One important facet about McDonald and the “On the Inside” exhibit is that it is calling for prison abolition rather than prison reform. Many currently and previously imprisoned people in the LGBTQ+ community believe that the Prison Industrial Complex upholds too many systems of oppression and violence to be reformed or improved on.

“I feel like true reform would be the actual ending of prison: dismantling the prison system,” McDonald stated in an “OpenDemocracy” interview. “There is no such thing as saying we can fix it and end it; we can only have it one or the other way.”

A variety of other events are being held up until Mar. 1 to accompany the exhibit. Each event provides a deeper dive into the points of view of individuals “on the inside.” The next event is a film screening of “The Gentleman Bankrobber” on Feb. 15 at 5 p.m. in SLC 120 on the university’s main campus. The full list of events can be found on the Winona State website.

Many faculty have supported and continue to support the integration of “On the Inside” in Winona State’s campus. Primary support comes from the WSU Foundation and the Board of Trustees. Along with the financial and moral support from various faculty on campus, Winona State’s President, Scott Olson, has also stated his support for the exhibit as well.
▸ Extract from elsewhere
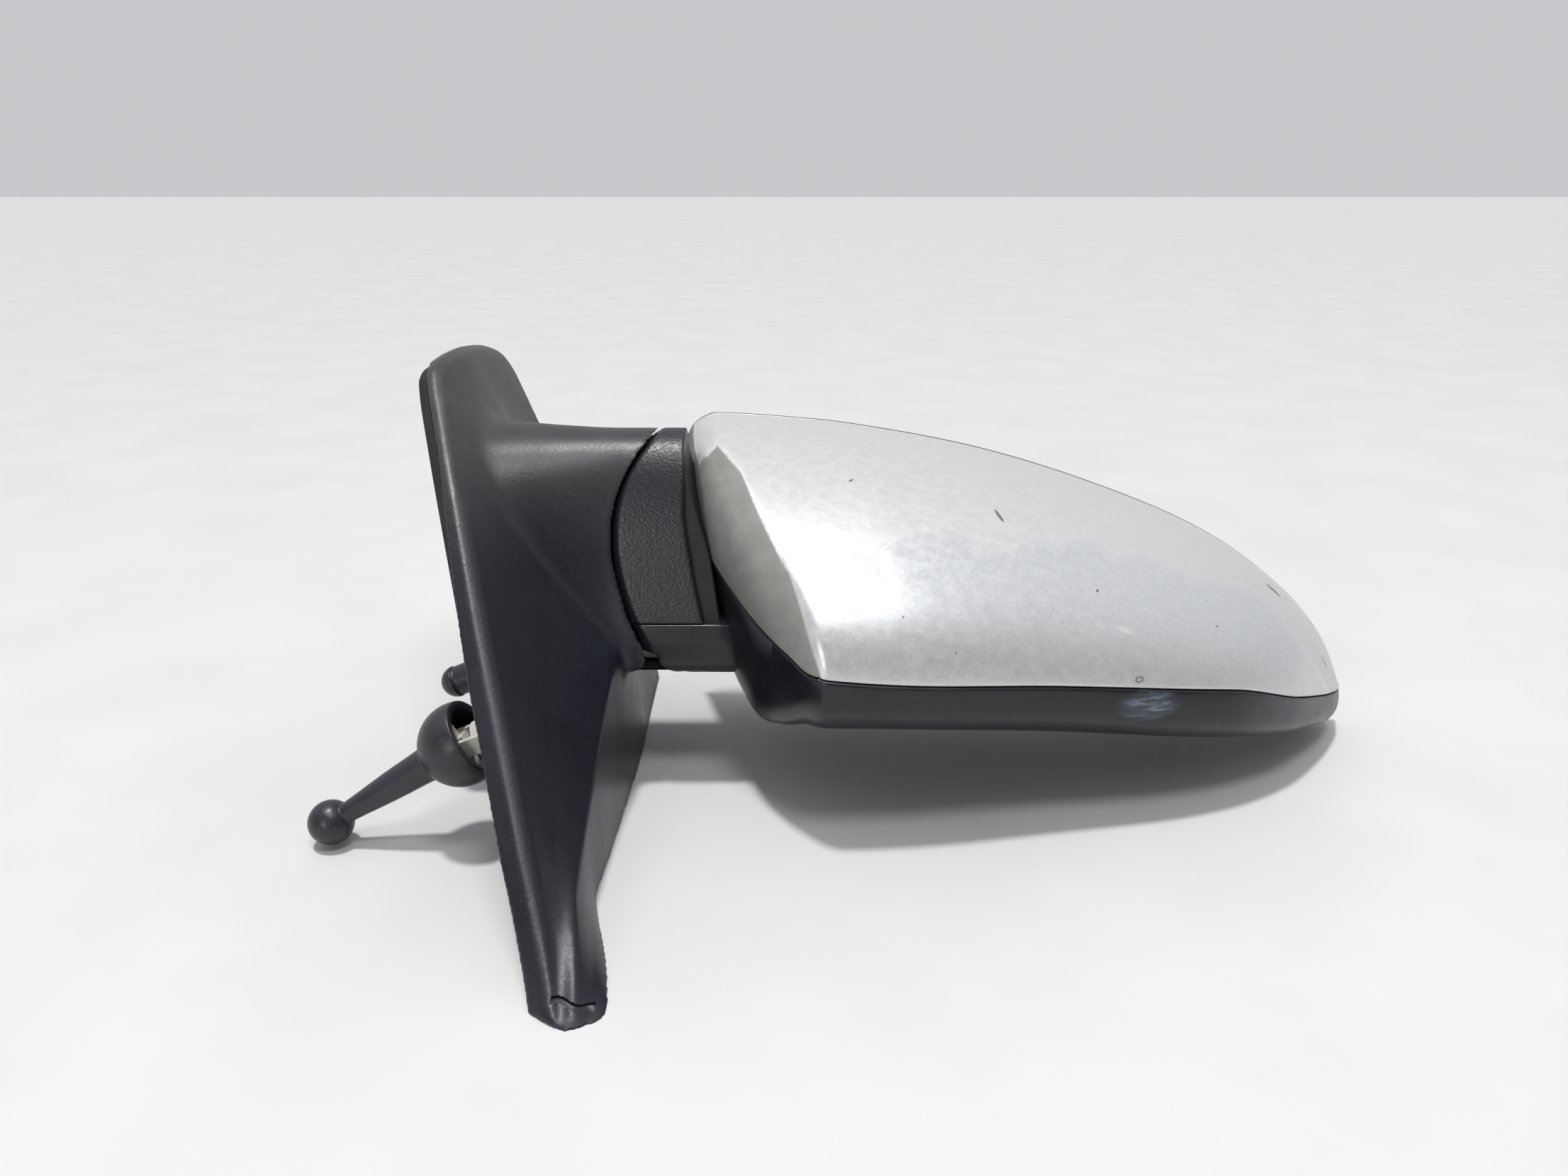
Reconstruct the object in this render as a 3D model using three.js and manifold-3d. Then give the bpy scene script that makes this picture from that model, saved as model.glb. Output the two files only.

“It’s a huge honor for WSU to host ‘On the Inside.’ The images are fascinating aesthetically as well as thought-provoking in terms of social justice,” Olson said. “I encourage WSU students to visit the gallery and attend some of the many programs during its exhibition here.”

Finally, it’s important to understand the purpose and message this exhibit entails and communicates; Although the portraits are beautiful and heart-wrenching in nature, it’s important to acknowledge the bigger picture of the Prison Industrial Complex, the LGBTQ+ community and the environment such individuals are placed in daily.

“I think [“On the Inside”] is an opportunity to educate about voices that are oftentimes erased in our community,” Klinker said. “And it’s an opportunity for art to be both education and resistance.”